Odysseys: Meditations and Thoughts for a Life's Journey

Description

90 pages
Contains Photos
$35.00
ISBN 0-00-255765-7
DDC 779'.36881'092

Year

1998

Contributor

Reviewed by Patricia Morley

Patricia Morley is professor emerita of English and Canadian Studies at
Concordia University and an avid outdoor recreationist. She is also the
author of The Mountain Is Moving: Japanese Women’s Lives, Kurlek, and
Margaret Laurence: The Long Journey Hom

Review

Odysseys is a deeply moving and very beautiful collection of color
photographs and short meditative essays celebrating the desert mining
towns along the Atlantic coast of southern Namibia. As Freeman Patterson
explains in his introduction, the towns were built by German settlers in
the early days of the 20th century, and abandoned when the then
economically exploitable deposits of diamonds were exhausted in the
1930s and early 1940s.

Living in this arid land was difficult and costly.

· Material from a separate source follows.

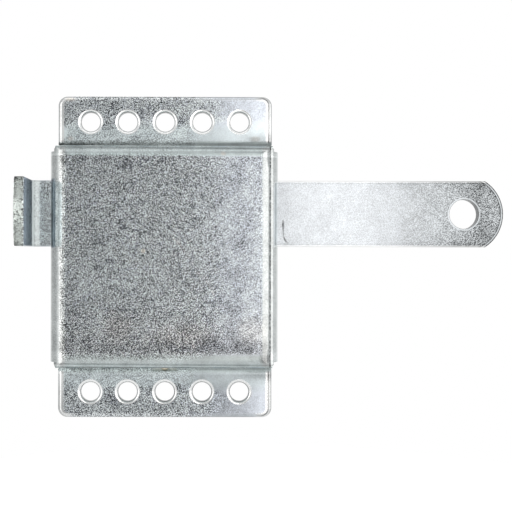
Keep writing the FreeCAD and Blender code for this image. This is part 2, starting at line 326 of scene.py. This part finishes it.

The mine workers,
managers, and their families took most of their belongings and
furnishings with them, but what they left behind in tiny settlements
like Bogenfels, Pomona, Elizabeth Bay, and Kolmanskop was enough to
enable Patterson to imagine their lives.

His photographic portrait features some 50 full-page photographs and
accompanying text in 11 short chapters, with such titles as
“Metamorphoses,” “Out of the Rubble,” “Nature and Human
Nature,” “Cracks in the Walls,” and “Mortal Remains.” The
photos’ muted colors, abandoned rooms, and doorless doorways evoke a
poetic reflection on human nature and destiny.

Freeman Patterson is an impressive thinker, a fine writer, and a master
photographer. Odysseys is one of his best books to date.